If you are an urban organic gardener, the majority of your plants will probably be grown in pots or containers. You may want the containers used for growing plants in the front of your home and in the formal sitting areas to look smart and increase curb appeal. The appearance of those used for container vegetable gardening in the growing areas that are subject to less scrutiny can be a little more unconventional.
New containers do not necessarily have to be invested in when planning a container vegetable garden – anything that can hold soil can grow a plant. For many, keeping costs down and stretching the budget is one of the goals of container vegetable gardening and recycling containers can help greatly in achieving that goal.
Become a proficient urban organic gardener. Use these ideas for container choices and preparation when planting a container vegetable garden this summer.
All Types of Containers
Containers can be bought, built or recycled. Just use what you have on hand or what speaks to your inner creative self.
The only criterion is that a container should be deep and wide enough to support the roots of the intended plant. Small plants, like herbs, can grow in 6-inch deep and wide containers but larger plants will need larger containers.
Many recycle-minded gardeners use old tires and cracked 5-gallon plastic buckets as planting containers. A 3-stack of old car tires makes an ideal potato bed and a cracked bucket supports a tomato plant with ease. As long as the recycled container has not been used to hold toxic chemicals and has sufficient drainage holes in the bottom, then it can be used to grow vegetable plants.
If you want to grow larger vegetables, such as potatoes and carrots, but don’t have any items that are suitable for recycling or re-purposing, there are some excellent grow bag kits available.
Planting containers may be constructed from new or recycled lumber and customized to fit your outdoor space. Wooden planters with 2-3 tiers can be used to increase vertical growing space and may incorporate some seating.
Window boxes and hanging planters increase the amount of usable growing space for the urban organic gardener. Both of these planter types enhance the appearance of your home and make plant-care easy.
Some Thoughts on Choosing Container Materials
There are a few things you need to consider about the material that you may decide to use for your containers.
Black plastic will absorb and hold heat, which is great for seed-starting but not so good for mature plants. In general, black containers will require plants to be watered more often otherwise the roots may overheat.
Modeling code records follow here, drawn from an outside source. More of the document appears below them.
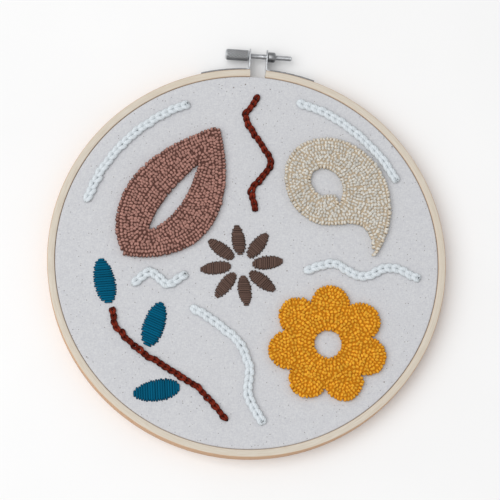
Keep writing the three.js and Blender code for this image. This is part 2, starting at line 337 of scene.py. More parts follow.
def steel_finish():
    material, tree, shader = new_finish("plated_steel", 0.3, Metallic=1.0)
    place = object_place(tree)
    cloudy = speckle(tree, place, 420.0, 5.0)
    fine = speckle(tree, place, 5200.0, 2.0)
    colour = blend_colours(tree, remap(tree, cloudy, 0.4, 0.7), paint(214, 216, 219), paint(176, 178, 181))
    groove = add_node(tree, "ShaderNodeAttribute", attribute_name=GROOVE).outputs["Fac"]
    # Painted shade in the hollows of knurl and thread and all over the nut, and a darker grey on the straps
    # along the wood.
    colour = blend_colours(tree, remap(tree, groove, 0.1, 0.6), colour, paint(36, 33, 31))
    tree.links.new(colour, shader.inputs["Base Color"])
    tree.links.new(remap(tree, fine, 0.3, 0.75, 0.24, 0.46), shader.inputs["Roughness"])
    raise_bump(tree, shader, fine, 0.02, 0.6)
    return material


# %% [markdown]
# ### Cloth
# The ground is unbleached cotton in plain weave: warp and weft cross about twice in a millimetre. That
# many threads are too fine to model, so the weave is left to the finish. Two crossed waves make the
# threads, noise drawn out along each of them makes some thick and some thin, and small dark flecks of
# seed husk are left in the yarn. The flecks are cells of which only a few, chosen by their own random
# colour, show.

# %% Cloth finish
THREAD_PITCH = 0.5
WAVE_RATE = 20


def thread_wave(tree, place, direction):
    """One wave to a thread. At a scale of one, the texture turns WAVE_RATE radians in a metre."""
    scale = math.tau / (WAVE_RATE * THREAD_PITCH * MM)
    sockets = {"Vector": place, "Scale": scale, "Distortion": 0.6, "Detail": 1.0, "Detail Scale": 0.4}
    return add_node(tree, "ShaderNodeTexWave", sockets, bands_direction=direction).outputs["Fac"]


def uneven_threads(tree, place, stretch):
    """Noise of about a thread's width, drawn out along one axis."""
    drawn = add_node(tree, "ShaderNodeMapping", {"Vector": place, "Scale": stretch}).outputs[0]
    return speckle(tree, drawn, 1900.0, 2.0)


def flecks(tree, place, cells, size, share):
    """One where a husk lies: so many cells to a metre, of which a share has a husk of this size."""
    cell = add_node(tree, "ShaderNodeTexVoronoi", {"Vector": place, "Scale": cells})
    chosen = add_node(tree, "ShaderNodeSeparateColor", {0: cell.outputs["Color"]}).outputs[0]
    near = calculate(tree, "LESS_THAN", cell.outputs["Distance"], size)
    return calculate(tree, "MULTIPLY", near, calculate(tree, "LESS_THAN", chosen, share))


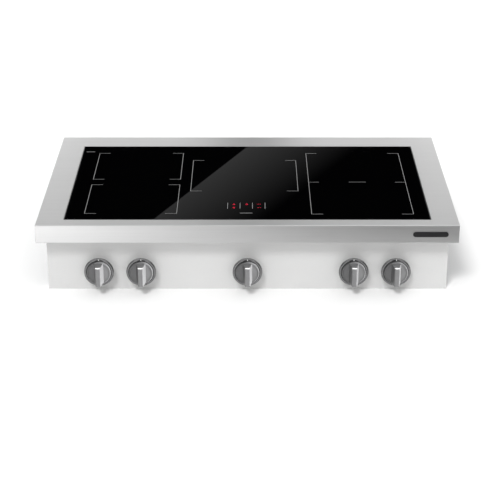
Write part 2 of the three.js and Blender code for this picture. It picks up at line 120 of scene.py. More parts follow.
class Finish:
    # a material with its Principled shader; constants go straight on the shader's sockets
    def __init__(self, name, constants):
        self.material = bpy.data.materials.new(name)
        self.material.use_nodes = True
        self.tree = self.material.node_tree
        self.shader = self.tree.nodes["Principled BSDF"]
        for socket, value in constants.items():
            value = (*value, 1) if isinstance(value, tuple) else value
            self.shader.inputs[socket].default_value = value

    def node(self, kind, settings=None, values=None, output=0):
        made = self.tree.nodes.new(kind)
        for name, value in (settings or {}).items():
            setattr(made, name, value)
        for name, value in (values or {}).items():
            socket = next(s for s in made.inputs if name in (s.identifier, s.name))
            if isinstance(value, Term):
                self.tree.links.new(value.socket, socket)
            else:
                socket.default_value = value
        return Term(self.tree, made.outputs[output])

    def feed(self, socket, term):
        self.tree.links.new(term.socket, self.shader.inputs[socket])

    # Object coordinates, moved to a centre and stretched
    def coordinates(self, stretch=(1, 1, 1), centre=(0, 0, 0)):
        values = {"Vector": self.node("ShaderNodeTexCoord", output=3),
                  "Location": [-c for c in centre]}
        values = {"Vector": self.node("ShaderNodeMapping", None, values), "Scale": stretch}
        return self.node("ShaderNodeMapping", None, values)

    def noise(self, scale, detail=2.0, roughness=0.5, stretch=(1, 1, 1)):
        values = {"Vector": self.coordinates(stretch), "Scale": scale, "Detail": detail,
                  "Roughness": roughness}
        return self.node("ShaderNodeTexNoise", None, values)

    def cells(self, scale, feature="F1", output=0):
        values = {"Vector": self.coordinates(), "Scale": scale}
        return self.node("ShaderNodeTexVoronoi", {"feature": feature}, values, output)

    def axisPlaces(self, centre=(0, 0, 0)):
        place = self.coordinates(centre=centre)
        split = self.tree.nodes.new("ShaderNodeSeparateXYZ")
        self.tree.links.new(place.socket, split.inputs[0])
        return [Term(self.tree, socket) for socket in split.outputs]

    def blendColours(self, factor, first, second):
        values = {"Factor_Float": factor, "A_Color": (*first, 1), "B_Color": (*second, 1)}
        sockets = self.node("ShaderNodeMix", {"data_type": "RGBA"}, values).socket.node.outputs
        return Term(self.tree, next(s for s in sockets if s.identifier == "Result_Color"))

    def colour(self, factor, first, second):
        self.feed("Base Color", self.blendColours(factor, first, second))

    def bump(self, height, distance, strength=1.0):
        values = {"Height": height, "Distance": distance, "Strength": strength}
        self.feed("Normal", self.node("ShaderNodeBump", None, values))


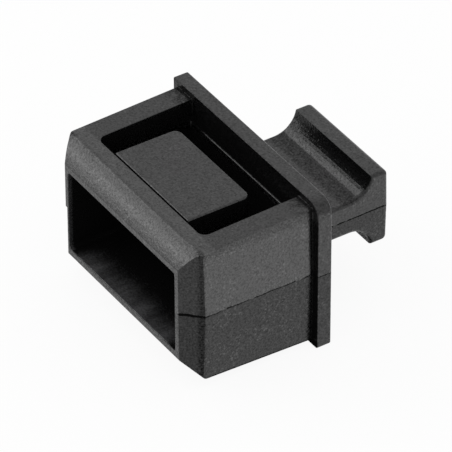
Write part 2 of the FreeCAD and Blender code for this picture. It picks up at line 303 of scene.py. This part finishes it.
# %% Sockets that can be added and multiplied
class Shade:
    """One output of a shader node, used in ordinary arithmetic."""

    def __init__(self, tree, socket):
        self.tree = tree
        self.socket = socket

    def node(self, kind, settings, values, output=0):
        """Add a node of any kind and give back one of its outputs."""
        made = self.tree.nodes.new(kind)
        for name, value in settings.items():
            setattr(made, name, value)
        for name, value in values.items():
            if isinstance(value, Shade):
                self.tree.links.new(value.socket, made.inputs[name])
            else:
                made.inputs[name].default_value = value
        return Shade(self.tree, made.outputs[output])

    def other(self, output):
        """Another output of the same node."""
        return Shade(self.tree, self.socket.node.outputs[output])

    def maths(self, operation, first, second=0.0):
        """A Math node on one or two values."""
        return self.node(
            "ShaderNodeMath", {"operation": operation}, {0: first, 1: second})

    def __add__(self, other):
        return self.maths("ADD", self, other)

    def __radd__(self, other):
        return self.maths("ADD", other, self)

    def __sub__(self, other):
        return self.maths("SUBTRACT", self, other)

    def __rsub__(self, other):
        return self.maths("SUBTRACT", other, self)

    def __mul__(self, other):
        return self.maths("MULTIPLY", self, other)

    def __rmul__(self, other):
        return self.maths("MULTIPLY", other, self)

    def __abs__(self):
        return self.maths("ABSOLUTE", self)

    def under(self, edge, blur):
        """1 where the value is under edge, 0 above it, soft over blur."""
        return self.node(
            "ShaderNodeMapRange",
            {"interpolation_type": "SMOOTHSTEP"},
            {"Value": self, "From Min": edge - blur, "From Max": edge + blur,
             "To Min": 1.0, "To Max": 0.0})

    def over(self, edge, blur):
        """1 where the value is over edge, 0 below it, soft over blur."""
        return 1.0 - self.under(edge, blur)


# %% [markdown]
# A new material comes with nodes of its own.  They are cleared away, so that the tree holds
# only what the cells below put in it.

# %% An empty material
def new_material(name):
    """A material with an empty tree, and the node that ends it."""
    material = bpy.data.materials.new(name)
    material.use_nodes = True
    tree = material.node_tree
    tree.nodes.clear()
    output = tree.nodes.new("ShaderNodeOutputMaterial")
    return material, tree, output


# %% [markdown]
# ## The compound
#
# The plug is moulded in a black compound.  It has almost no colour of its own: what is seen
# is the pale room, reflected weakly by a surface that the mould has left slightly rough.
# The places below are measured in millimetres on the plug itself, so the grain stays on
# the surface however the plug is turned.  Two more values say how far the surface looks to
# a side and to the rear: 1 is straight there, and 0 is square to it.

# %% Places on the plug, in millimetres
CRISP = 0.02
compound, tree, output = new_material("plug_rubber")
start = Shade(tree, tree.nodes.new("ShaderNodeTexCoord").outputs["Object"])
place = start.node(
    "ShaderNodeMapping", {}, {"Vector": start, "Scale": (1 / MM, 1 / MM, 1 / MM)})
across = place.node("ShaderNodeSeparateXYZ", {}, {0: place})
along = across.other("Y")
height = across.other("Z")
outward = start.other("Normal")
turned = outward.node("ShaderNodeSeparateXYZ", {}, {0: outward})
sideways = abs(turned)
to_the_rear = turned.other("Y")


def noise(scale, detail, rough=0.5):
    """A random pattern with this many grains to the millimetre."""
    return place.node(
        "ShaderNodeTexNoise", {},
        {"Vector": place, "Scale": scale, "Detail": detail, "Roughness": rough},
        "Fac")


print("places:", len(tree.nodes), "nodes")

# %% [markdown]
# The grain is the mould's own finish.  It has three sizes: a fine sparkle, small dull
# flecks, and broad cloudy patches where the compound flowed.

# %% Grain, flecks and clouds
sparkle = noise(scale=8.5, detail=2.0, rough=0.7)
fleck = noise(scale=5.5, detail=1.0).over(0.60, blur=0.08)
cloud = noise(scale=0.7, detail=2.0)
print("with the grain:", len(tree.nodes), "nodes")

# %% [markdown]
# The two halves of the mould meet half way up the plug.  They leave a thin, slightly wavy
# line on every outer wall, broken where the halves closed well and wider on the lead-in's
# slanting sides.  The lower half is the rougher one.  Nothing of this is seen inside the
# cavity, which a core forms.

# %% The parting line and the two mould halves
SIDE_WALL = 5.75
FLANGE = 0.0
WANDER = 0.16
LINE = 0.045
WIDER_LINE = 0.04
above_line = height + (noise(scale=0.9, detail=2.0) - 0.5) * WANDER
outside = across.maths(
    "MAXIMUM", abs(across).over(SIDE_WALL, blur=0.05), along.over(FLANGE, blur=CRISP))
closed = noise(scale=1.6, detail=1.0).over(0.40, blur=0.06)
slanting = sideways.over(0.5, blur=0.05) * sideways.under(0.9, blur=0.04) * outside
seam = abs(above_line).under(LINE + WIDER_LINE * slanting, blur=0.03) * outside * closed
lower_half = above_line.under(0.0, blur=CRISP)
print("with the parting line:", len(tree.nodes), "nodes")

# %% [markdown]
# The mould's side walls are polished, so that the plug lets go of them.  Where a wall faces
# sideways it therefore has a thin extra gloss, which a coat over the compound gives.  The
# flange and the tab have less of it than the body, and the lower half has least.  The strip
# of roof in front of the window has a little too, because it rubs on the port, and so do
# scattered glints where the mould's finish has worn smooth.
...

Terracotta containers break easily and pull moisture from the soil. They are great for growing succulents but not for growing vegetable plants. If you like the appearance of terracotta, plant your vegetables in a smaller ceramic, wood, or plastic container and then place that inside of the terracotta planter.
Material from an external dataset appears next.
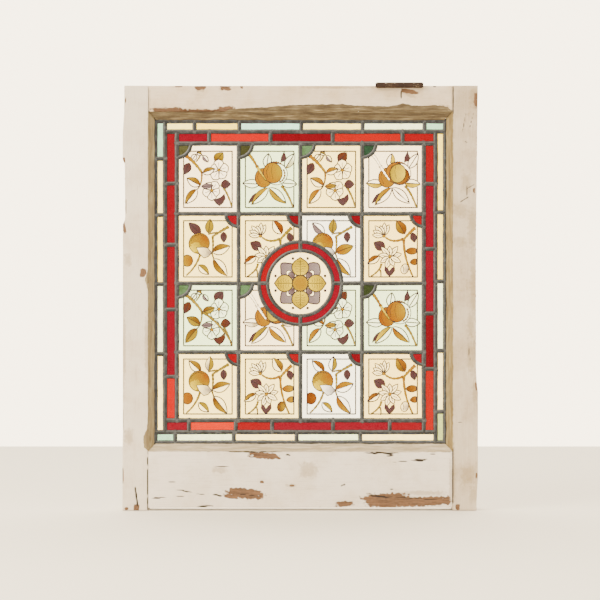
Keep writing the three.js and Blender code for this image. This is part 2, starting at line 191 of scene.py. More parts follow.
class Material(Nodes):
    """One node material round a Principled shader."""

    def __init__(self, name: str) -> None:
        """Makes the material.

        Args:
            name: Name of the finish.
        """
        self.data = bpy.data.materials.new(name)
        self.data.use_nodes = True
        super().__init__(self.data.node_tree)
        self.shader = next(n for n in self.tree.nodes if n.type == "BSDF_PRINCIPLED")

    def set(self, **inputs: object) -> None:
        """Sets or links inputs of the shader."""
        for key, value in inputs.items():
            self.join(self.shader.inputs[key.replace("_", " ")], value)

    def place(self) -> Input:
        """Gives the place on the object, in metres."""
        return self.node("TexCoord").outputs["Object"]

    def noise(self, x: float, y: float, z: float, detail: float = 4, rough: float = 0.6) -> Input:
        """Adds fractal noise whose cells have a real size.

        Args:
            x: Size of a cell along X in millimetres.
            y: Size of a cell along Y in millimetres.
            z: Size of a cell along Z in millimetres.
            detail: Octaves.
            rough: Strength of the fine octaves.

        Returns:
            The noise, from 0 to 1.
        """
        cells = (1 / (x * MM), 1 / (y * MM), 1 / (z * MM))
        where = self.node("Mapping", Vector=self.place(), Scale=cells).outputs[0]
        return self.node("TexNoise", Vector=where, Scale=1.0, Detail=detail, Roughness=rough).outputs[0]

    def attribute(self, name: str) -> Input:
        """Reads a number that the mesh carries."""
        return self.node("Attribute", {"attribute_name": name}).outputs["Fac"]

    def bump(self, height: Input, depth: float, strength: float = 1.0) -> None:
        """Roughens the surface."""
        made = self.node("Bump", Height=height, Distance=depth * MM, Strength=strength)
        self.set(Normal=made.outputs[0])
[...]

Preparation of Your Containers
It is essential to start with clean containers and to make sure the container has plenty of drainage holes in the bottom to allow excess water to drain away. Otherwise, your plants may drown. At least 4 holes will be needed at the bottom of each container to ensure proper drainage.
Place coffee filters in the bottom of small containers and a sheet of newspaper in the bottom of large containers. This will prevent the potting soil from leaching out when plants are watered. On top of this place a few pebbles or some broken pottery to promote good drainage. Then add your choice of potting soil. Use a good quality potting soil that contains compost. Compost will provide instant food for plants plus continue to feed the plants during the growing season. Compost also helps prevent soil compaction.
If you are repotting plants, place them in the potting soil at the same depth they were in the original container. Finally, water the plants and add a 2-inch layer of organic mulch on top of the soil to help retain moisture.
The Best Plant Types to Grow in Containers
Vegetable plants come in dwarf varieties and are well-suited to life in a container. Dwarf varieties of plants produce the same full-sized vegetables but on smaller plants. Beans, peas, cucumbers, carrots, eggplants, peppers, and tomatoes are some popular dwarf plants that grow well in containers.
These dwarf vegetable plants also produce attractive blooms and attract pollinators, making them ideal plants for use on your patio or deck.
For the urban organic gardener, container vegetable gardening is a great way to use the available outdoor space, for growing fresh food, with minimal effort. Once the containers are planted, add water daily and enjoy the view until harvest time. Blooms, birds, butterflies, and fresh food can all be yours with a container garden.